Sometimes it makes sense to provide early money to help projects like Senyo’s entrepreneurial hubs get off the ground. But more often, we see opportunities to use PRIs to help scale existing ventures with promising business models. Edovo, another startup, is a case in point. The Chicago-based social enterprise offers tablet-based learning programs and communication services to incarcerated people. Its platform makes staying in touch with loved ones and support networks easier and more affordable, improves safety within correctional environments, and motivates prisoners to spend more time on educational attainment, like working toward a GED, which reduces recidivism.

Edovo came to our attention through an IDPF portfolio investment in Impact Engine, a venture fund focused on social impact firms. This led to coinvestment opportunities, with IDPF making debt and equity investments classified as PRIs.

PRIs count toward our 5% mandatory disbursement requirement just like any traditional grant would. But imagine that at some point in the future a PRI generated a substantial profit. As the IRS notes, “A potentially high rate of return does not automatically prevent an investment from qualifying as program-related.”

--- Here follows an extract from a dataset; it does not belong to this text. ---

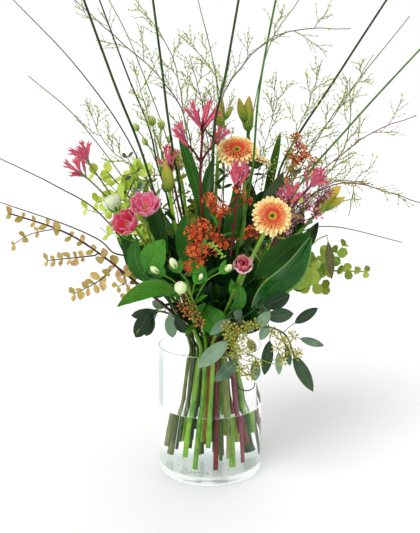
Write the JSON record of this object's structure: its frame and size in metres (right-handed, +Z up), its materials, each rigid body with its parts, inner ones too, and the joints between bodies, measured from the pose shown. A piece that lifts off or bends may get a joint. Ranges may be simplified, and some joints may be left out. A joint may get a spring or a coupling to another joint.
{
  "type": "bouquet in a glass vase",
  "caption": "Mixed bouquet with gerberas, lisianthus, lily buds, kangaroo paw, eucalyptus and steel grass standing in a clear glass cylinder vase with water.",
  "frame": {"origin": "centre of the vase's flat underside, on the surface that it stands on", "axes": "+Z up, along the bouquet; -Y is the front, where the front gerbera faces; +X to the right seen from the front"},
  "size_m": [0.6259, 0.2764, 0.7751],
  "materials": {
    "clear_glass": "clear blown and cut soda-lime glass",
    "water": "still clear water",
    "gerbera_petal": "matt velvety petals, cream to salmon with a red ring",
    "gerbera_stem": "hairy light green stem",
    "lily_bud": "satin green bud with yellow and rust flush",
    "lily_leaf": "satin green leaf blade",
    "kangaroo_paw": "woolly coral pink flower tubes",
    "lisianthus_petal": "soft pink petals, white at the rim",
    "lisianthus_stem": "smooth blue-green stem",
    "lisianthus_bud": "cream and pale green buds",
    "milkweed_flower": "small orange-red waxy flowers",
    "orange_spray": "rust orange bells on fine twigs",
    "waxflower": "pink-purple small flowers and buds",
    "steel_grass": "dark green wiry blade",
    "budded_twig": "dark thin bark with tiny green buds",
    "eucalyptus_dried": "matt beige and olive leaves",
    "eucalyptus_lime": "matt lime green round leaves",
    "eucalyptus_grey": "waxy grey-green leaves",
    "lime_foliage": "fresh lime green oval leaves",
    "glossy_leaf": "glossy deep green leaf"
  },
  "bodies": {
    "root": {"eucalyptus_left": "eucalyptus_dried", "eucalyptus_low": "eucalyptus_grey", "eucalyptus_right": "eucalyptus_lime", "eucalyptus_seeded": "eucalyptus_grey", "gerbera_back_head": "gerbera_petal", "gerbera_back_stem": "gerbera_stem", "gerbera_front_head": "gerbera_petal", "gerbera_front_stem": "gerbera_stem", "gerbera_left_head": "gerbera_petal", "gerbera_left_stem": "gerbera_stem", "gerbera_top_head": "gerbera_petal", "gerbera_top_stem": "gerbera_stem", "kangaroo_paw_centre": "kangaroo_paw", "kangaroo_paw_front": "kangaroo_paw", "kangaroo_paw_left": "kangaroo_paw", "kangaroo_paw_right": "kangaroo_paw", "kangaroo_paw_top": "kangaroo_paw", "leaf_back_left": "glossy_leaf", "leaf_back_right": "glossy_leaf", "leaf_centre": "glossy_leaf", "leaf_left_dark": "glossy_leaf", "leaf_left_light": "glossy_leaf", "leaf_right_glossy": "glossy_leaf", "leaf_rolled": "glossy_leaf", "lily_bud_left": "lily_bud", "lily_bud_middle": "lily_bud", "lily_bud_right": "lily_bud", "lily_bud_tall": "lily_bud", "lily_leaf_left": "lily_leaf", "lily_leaf_right": "lily_leaf", "lime_foliage": "lime_foliage", "lisianthus_bud_pink": "lisianthus_petal", "lisianthus_buds_green": "lisianthus_bud", "lisianthus_buds_white": "lisianthus_bud", "lisianthus_flower_white": "lisianthus_bud", "lisianthus_pink_high": "lisianthus_petal", "lisianthus_pink_low": "lisianthus_petal", "lisianthus_pink_stem": "lisianthus_stem", "milkweed_front": "milkweed_flower", "milkweed_middle": "milkweed_flower", "orange_spray": "orange_spray", "steel_grass_1": "steel_grass", "steel_grass_10": "steel_grass", "steel_grass_2": "steel_grass", "steel_grass_3": "steel_grass", "steel_grass_4": "steel_grass", "steel_grass_5": "steel_grass", "steel_grass_6": "steel_grass", "steel_grass_7": "steel_grass", "steel_grass_8": "steel_grass", "steel_grass_9": "steel_grass", "twig_1": "budded_twig", "twig_2": "budded_twig", "twig_3": "budded_twig", "twig_4": "budded_twig", "twig_5": "budded_twig", "twig_6": "budded_twig", "vase": "clear_glass", "water": "water", "waxflower": "waxflower"}
  },
  "joints": []
}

If IDP Foundation were to realize a small gain, say $50,000, on a PRI, we could add that money to the foundation’s corpus, and we’d be looking to boost our PRIs, as the amount disbursed under the 5% rule would increase accordingly. The funds would, in effect, be recirculated to catalyze additional programs and entrepreneurs.

That is what I would call a virtuous cycle. It’s less about giving and more about creating opportunities for direct impact by accelerating the rollout of products and services in underserved communities.

Irene D. Pritzker is president and chief executive officer of IDP Foundation Inc.